Sometimes called the first passenger railway; it was in reality a tramway with wooden rails where these ‘people powered’ carts were ‘driven’ by gangs of 4 convicts, some still in their leg-irons and chains who pushed the carts in relays back and forth along the track.

Why did they build it? Essentially it was a logistical tactic that allowed ships to easily unload their cargo and passengers in the sheltered Norfolk Bay and then onto the ‘railway’ rather than sailing further up the coast and being potentially held up for days in Storm Bay by the prevailing westerly winds and swells coming up from Antarctica.

As this painting shows, the track even had its own sidings.

Here is a link and footage from the movie, For the Term of his Natural Life (1927) that re-enacts the convict driven tramway pushing some passengers along the section. 

Here we see a surviving section of the track taken some years ago.

Approximately 50 convicts lived and were housed in barracks about halfway along the section of track. 

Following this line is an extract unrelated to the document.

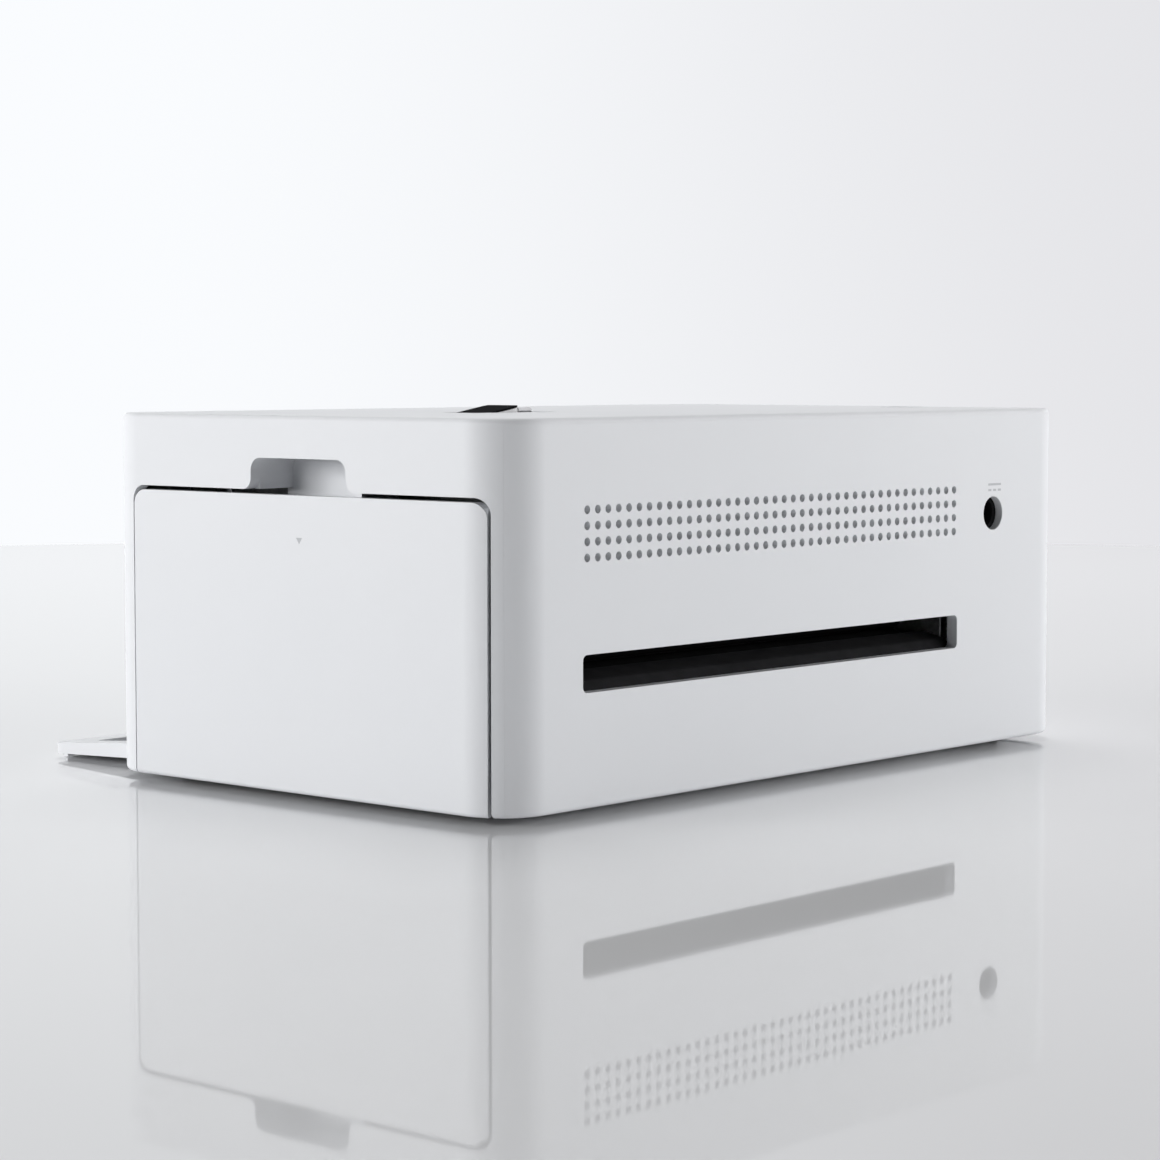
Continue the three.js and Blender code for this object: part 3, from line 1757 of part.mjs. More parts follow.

Some surviving evidence of the track includes; sections of low embankment, building remains and an original intact sleeper. One wonders if the ‘up’ or ‘down’ direction was the tougher shift?

In this picture it appears as though the rails were made of iron along the pier.

Here we see the convicts push the carts through the bush (without leg irons).

Thankfully, these days are long gone, however as this historical footnote demonstrates, the very first ‘train drivers’ had it very tough indeed in a rugged part of our country where tyrants ruled their every move. It would seem sometimes that although the redcoat marines are long gone, the tyrants remain, replacing their bayonets with lanyards!!

Port Arthur is now a UNESCO World Heritage site as part of the Australian Convict Sites World Heritage property and is one of Australia’s best-known historical sites.